Prima di allora mai nessuna indagine era stata tolta ai pm. Già allora si combatteva la guerra a bassa intensità al quarto piano del Palazzo di giustizia: ancora prima dello scontro Bruti-Robledo tenevano banco le frizioni tra lo stesso Robledo e Greco. Differenze sulla visione delle inchieste già emerse nel 2012 nel pieno delle indagini su Roberto Formigoni e Regione Lombardia.
UN MESE DI TEMPO AL PG ISNARDI. Il giudice per le indagini preliminari Andrea Ghinetti si era fatto qualche scrupolo ad archiviare le indagini sulla Piastra di Expo come richiesto dai pm della procura di Milano Filippini, Pellicano e Polizzi.
Aveva così deciso di fissare un’udienza con le parti prima di decidere se archiviare o meno il fascicolo.
A meno di 24 ore da quella stessa udienza, fissata per l’11 novembre, è arrivata l’avocazione del fascicolo ai pm per mano della procura generale.
E il gip non ha potuto fare altro che concedere un mese di tempo al nuovo titolare dell'indagine, il pg Luigi Isnardi, in vista di ulteriori «approfondimenti investigativi».
In sostanza, per la procura generale non tutti i punti sono stati approfonditi.
Un appalto da 272 milioni e contorni poco chiari
La «riesumazione» dell’inchiesta apre nuovi scenari nella storia giudiziaria dell’esposizione universale e il suo appalto principale.
Duecentosettantadue milioni e 100 mila euro la base d’asta, con una associazione temporanea di imprese con capofila Mantovani che si aggiudica la gara con un ribasso del 41,8%, «non idoneo nemmeno a coprire i costi».
La società ha messo sul piatto poco più di 165 milioni, chiedendo poi in corso d’opera «atti aggiuntivi per un importo di circa 40 milioni, indicativo delle difficoltà di programmazione e progettazione».

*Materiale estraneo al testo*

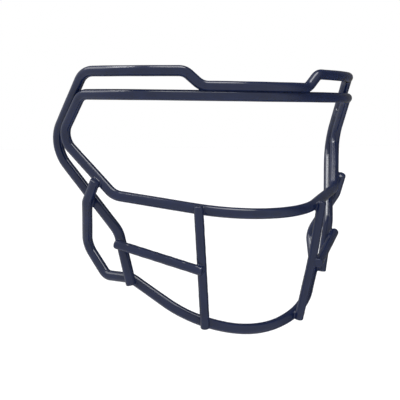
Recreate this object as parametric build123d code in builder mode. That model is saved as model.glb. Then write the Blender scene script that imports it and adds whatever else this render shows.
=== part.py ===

LE INTERCETTAZIONI DEI MANAGER.Proprio sulla congruità del ribasso il pg muove le principali rimostranze ai pubblici ministeri.
Antonio Rognoni, ex manager di Infrastrutture Lombarde, arrestato in un’altra inchiesta, ha raccontato agli inquirenti che «Sala mi rispose che non avevamo tempo per verificare se l’offerta fosse anomala o meno». A corroborare le parole di Rognoni ci sono le intercettazioni contenute nell’informativa della Finanza nell’ambito dell’inchiesta su Infrastrutture Lombarde: l’offerta, analizzata al telefono con l’allora ad di Expo Sala dai manager Carlo Chiesa (non indagato) e Antonio Acerbo, «non è anomala dal punto di vista della legge», ma i ribassi accesero qualche dubbio.
Tuttavia, risponde Chiesa, «se dovessimo escludere il primo (Mantovani, ndr) ci massacra e ci fa un ricorso immediatamente», dilatando così i tempi.
LA DUBBIA GESTIONE DI BRUTI LIBERATI. Lo scontro aveva riguardato inoltre le indagini sulla vicenda della vendita di una quota della Sea, la società che gestisce gli aeroporti milanesi, da parte di Palazzo Marino.
Operazione con cui il fondo F2i di Vito Gamberale si aggiudicò il 29,75% delle azioni della municipalizzata per 385 milioni di euro (successivamente Gamberale finirà indagato per turbativa d’asta, poi assolto: l’accusa sostenne che la gara vinta da Gamberale fosse pilotata, ndr).
Altre indagini che furono motivo di attrito tra i due riguardavano Marco Tronchetti Provera e Telecom Italia, oltre a quelle sul presidente del Consiglio regionale Davide Boni, passando poi per il crac del San Raffaele di don Verzè.